Kadın-erkek dinamiklerinde derin bir dünya saklı. İlişkiler, herkesin bildiğini sandığı ama yakından bakıldığında katman katman açılan, karmaşık bir yapıya sahip. Sevgi ve sadakat elbette önemli, ancak işin özünde çok daha farklı unsurlar yatıyor. Herkesin kendine özgü öncelikleri, tercih ettiği farklı yönleri var; bu da ilişkilerin temelini daha da karmaşıklaştırıyor. Bazı gerçekler var ki dile getirmek cesaret istiyor, biz de bu yazıda o cesareti gösterelim.
Pek çok kadın için yalnızca sevgi ya da sadakat yeterli olmuyor; güven, başarı ve statü de ilişkide çekici hale geliyor. Bazen kadınlar, başarılı bir erkeği paylaşmayı, kendisine sadık ama “kendi halinde” bir ilişkiye tercih edebiliyor.
(Tehlikeli sularda yüzdüğümü biliyorum, bu bölüm tartışmaya açık.)
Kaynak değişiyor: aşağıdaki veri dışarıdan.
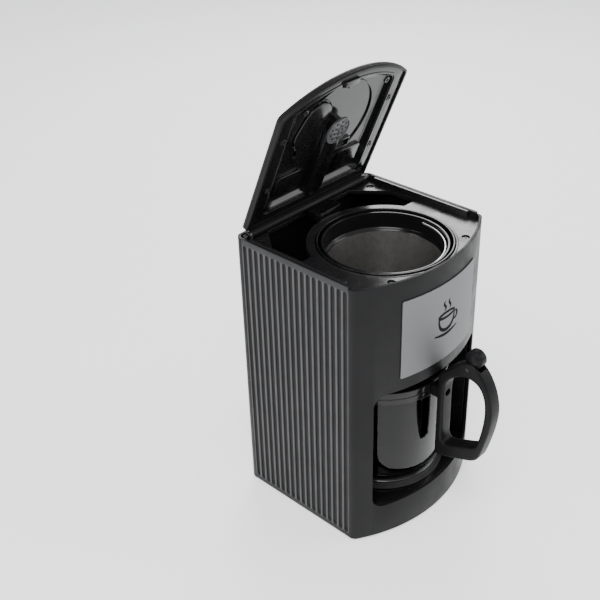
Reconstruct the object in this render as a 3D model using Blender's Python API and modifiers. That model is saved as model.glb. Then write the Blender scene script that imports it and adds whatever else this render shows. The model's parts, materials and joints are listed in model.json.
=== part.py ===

Bu bakış açısı, sevginin karşıtı değil; daha çok, hayatın getirdiği gerçeklerle uyumlu ve kendi içinde tutarlı bir tercih.
Evliliklerin yürümesi için sevgiden daha fazlasına ihtiyaç var. Başlangıçtaki çekimi, o ilk heyecanı canlı tutmak önemli. Her şey rutine bindiğinde, o kıvılcım sönmeye başlıyor. Boşanmaların çoğu, erkek kadını hâlâ severken, kadının yavaş yavaş uzaklaşmaya başladığı bir noktada yaşanıyor. Duygular güçlü değilse, zamanla araya buz gibi soğuk duvarlar örülüyor ve çoğu zaman geri dönüş zorlaşıyor.
(Bu bölüm için sanırım bana hak verirsiniz.)
İşin bir de cinsellik boyutu var. Kadınlar da en az erkekler kadar arzularının farkında ve toplumsal baskılar ne kadar sınırlasa da, kendi tutkularını yaşamak istiyorlar. Cinsellikte kendini özgür hissetmek, arzulandığını bilmek onlara da iyi geliyor. Kadınlar, arzulandıklarını hissettiklerinde bu, ilişkiye canlılık katıyor.
(Bu bölümde itiraz edilecek bir durum yok sanırım.)
Kadınların bir erkekte aradığı tek şey zekâ değil, aynı zamanda hayal gücü, güç ve güven duygusu. Erkekte bu özellikler bir araya geldiğinde, kadın kendini özel ve güvende hissediyor. Güç, yaratıcılık ve zekâ birleşince, kadına cazip gelen bir bütünlük oluşuyor; ilişkide de bu yan yana gelince bağlar daha derinleşiyor.
(Bu bölüm çok objektif sanırım.)
Bir diğer önemli nokta, sosyal bağlantılar. Kadınlar, erkeğin sosyal dünyasında da bir duruş sergilemesini, yanında bir ‘duruş’ olarak yer almasını bekliyor. Yani erkek, yalnızca bir partner değil; kadının çevresinde de güvenle yanına aldığı, gurur duyduğu bir figür olsun istiyorlar.
(Bu kısım tartışmaya kapalı.)
İlişkilerin özü, bu detayları anlamaktan geçiyor. Beklentiler, arzular, sosyal kimlikler… Hepsi bu dinamiğin bir parçası. İki insan bir araya geldiğinde sadece kendileri için değil, kurdukları ortak dünya için de emek veriyorlar. Gerçek uyum, dürüstlük ve karşılıklı destek olmadan sağlam bir temel kurmak oldukça zor.